Короче, с игрой не сработало, и понадобились другие стимулы. С тридцатых годов в советском кино начинает мощно звучать тема соревнования. Это, надо признать, мощный стимул. Шедевром такого искусства останется чудовищный фильм «Светлый путь», двустишие из которого «Ой, боюсь, боюсь, устану, ой, боюсь, недокручу» варьировалось советским фольклором во всех ситуациях, на все лады,- мое поколение любило повторять эти строки, отвинчивая горлышко у очередной бутылки. Рекорд в картине, собственно говоря, ставится бессмысленный: героиня и на весь бы мир одна наткала бы полотна, но то же самое вполне мог сделать коллектив нормальных ткачих на нормальной технике. В каком-то смысле соревновательный момент есть не что иное, как момент искусственного создания того самого аврала, который еще способен придать труду некую интригу. Мечась вдоль десятков станков, героиня взвинчивает («докручивает») себя до крайней степени, и то же самое проделывают рубающие уголек герои «Большой жизни». Всю плату за этот чудовищный надрыв лишь недавно толком описали А.Гоноровский и Р.Ямалеев в непоставленном пока сценарии «Первые на Луне», где кузнец Вадим Пименов достаханивается до того, что у него пресс ломается, в цеху пожар возникает,- а Пименов кричит: «Я еще смену могу! Я еще смену должен!»
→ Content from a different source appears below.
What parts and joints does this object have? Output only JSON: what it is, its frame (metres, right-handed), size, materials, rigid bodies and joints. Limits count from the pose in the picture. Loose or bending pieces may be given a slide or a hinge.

Интересно, что включение в киноконтекст и вообще в контекст пропаганды пресловутой идеи соревнования есть интуитивная попытка заменить альтруистический мотив труда – эгоистическим: желанием первенства и славы. Это не так глупо. Трудиться из альтруистических соображений могут только подвижники и святые, то есть люди наиболее невыносимые из землян; трудиться же из эгоизма может всякий нормальный человек, и ему не может не доставлять радости апофеоз всенародного признания. На такие апофеозы советское кино тридцатых годов со страшной силой не скупилось. К концу тридцатых, однако, теория бесконфликтности уже вовсю набирает обороты, хотя окончательно оформляется лишь в послевоенных «Кубанских казаках», «Сказании о земле Сибирской» и прочих мифопоэтических творениях перезрелого тоталитаризма. Процесс труда надлежит уже показывать без надрыва, без трагизма, ибо труд у нас стал не только делом чести, доблести и геройства, но и разлюбезным занятием, что народ иронически отразил в гениальном лозунге «Хлеба не надо, работу давай!» Тут возникают «Трактористы» – фильм наиболее показательный.
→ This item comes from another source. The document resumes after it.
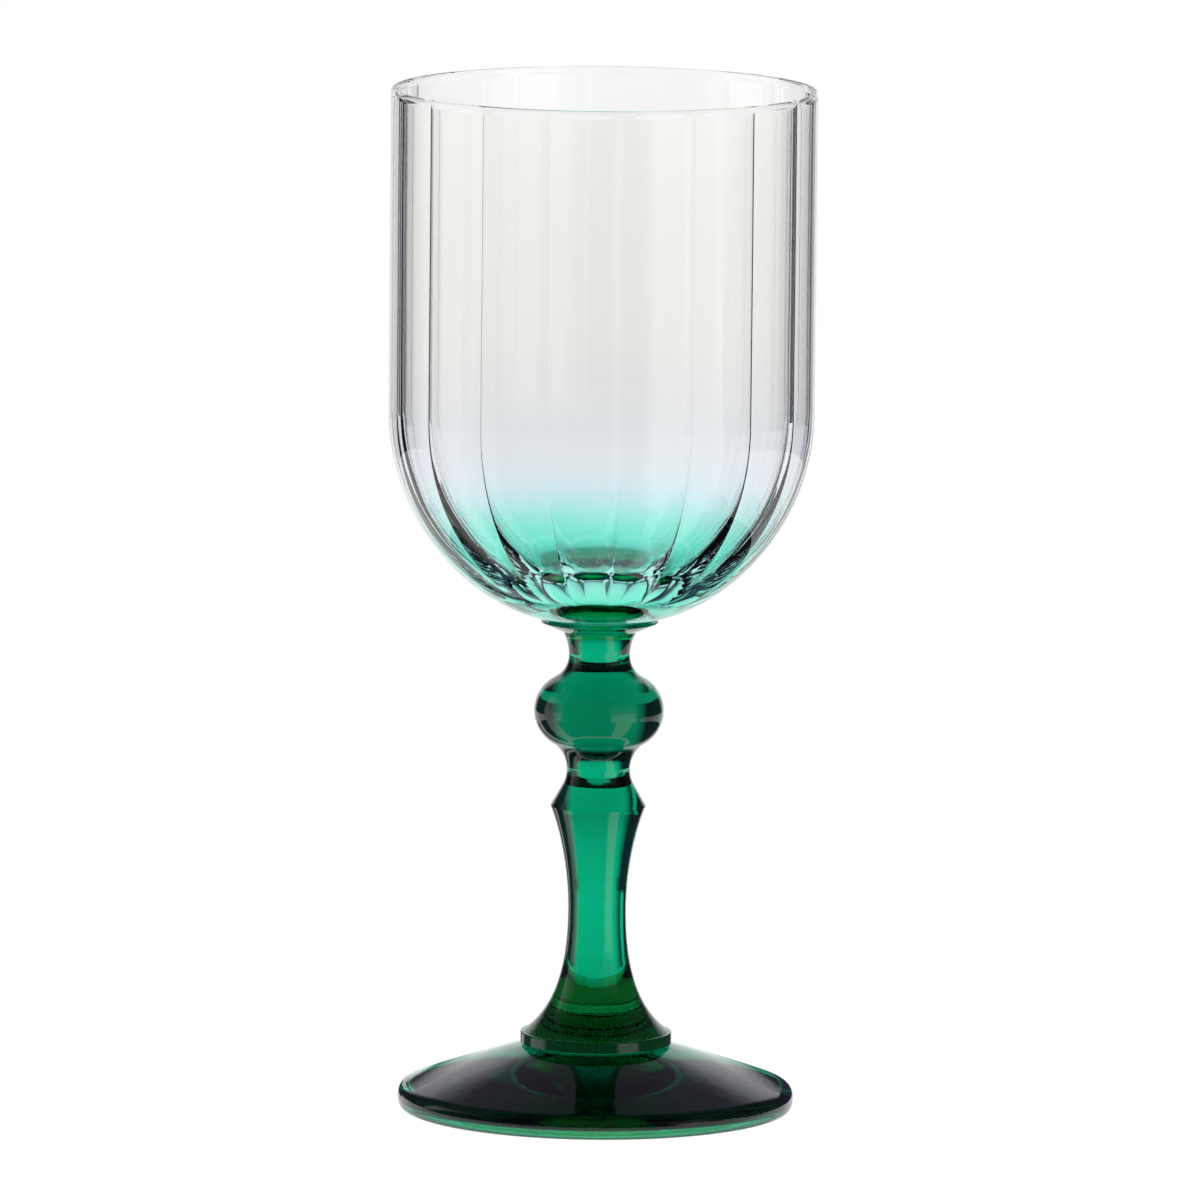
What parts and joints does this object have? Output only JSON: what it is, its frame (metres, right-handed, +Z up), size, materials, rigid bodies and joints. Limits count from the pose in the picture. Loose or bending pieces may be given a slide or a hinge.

О надуманности конфликта тут говорить смешно, поскольку смешно вообще применять к этому блистательному гротеску какие-либо традиционные критерии. Вопрос в том, что это первая советская картина, где процесса труда нет как такового, вернее, он насквозь номинален, а есть какая-то беспрерывная песнь-пляска, тотальная подмена труда праздником. Мы почти не видим Клима Ярко пашущим, но зато видим пляшущим – и это позволяет нам с легкостью вообразить, как должен пахать такой плясун. Опять-таки вместо демонстрации трудовых подвигов Клима нам показывают, как этот поистине бурлескный персонаж с какой-то радости надумывает учить своих трактористов уставам Советской Армии. Разумеется, из трактора при определенных условиях легко соорудить танк, у них немало общего (оба ездят), но даже в условиях капиталистического окружения и усиливающейся классовой борьбы только очень воспаленное сознание способно вообразить бригаду трактористов, на досуге изучающих устав. Дальше – больше: возлюбленная Клима Ярко охотно подхватывает почин – и что же мы видим, дорогие друзья? Уже не трактористы, а трактористки из чистого духа соревнования зубрят означенные уставы, нет бы поспать, набираясь сил для нового трудового дня. Короче, сценарист, режиссер и оператор идут на любые ухищрения, подыскивают героям самые идиотские занятия – лишь бы не показать собственно трудовой процесс, лишь бы вынести за кадр все, что не может быть интерпретировано как праздник и вынужденно интерпретируется как натужная, тяжкая работа. В результате любой рекорд достигается сам собой, и кадр вроде хождения вдоль сотни станков в советском кино конца тридцатых годов уже немыслим. Как в санаториях времен позднего советского ампира всюду изваяны роги изобилия с фруктами, так и в советском кино довоенного и послевоенного времени рог изобилия осыпает героев благодатью при их чисто номинальном участии. В процессе своих занятий все поют, даже не сбивая дыхания. Из подвига труд окончательно превращается в праздник, здесь и начинается самая большая, тотальная ложь, уже без всяких попыток выглядеть правдой.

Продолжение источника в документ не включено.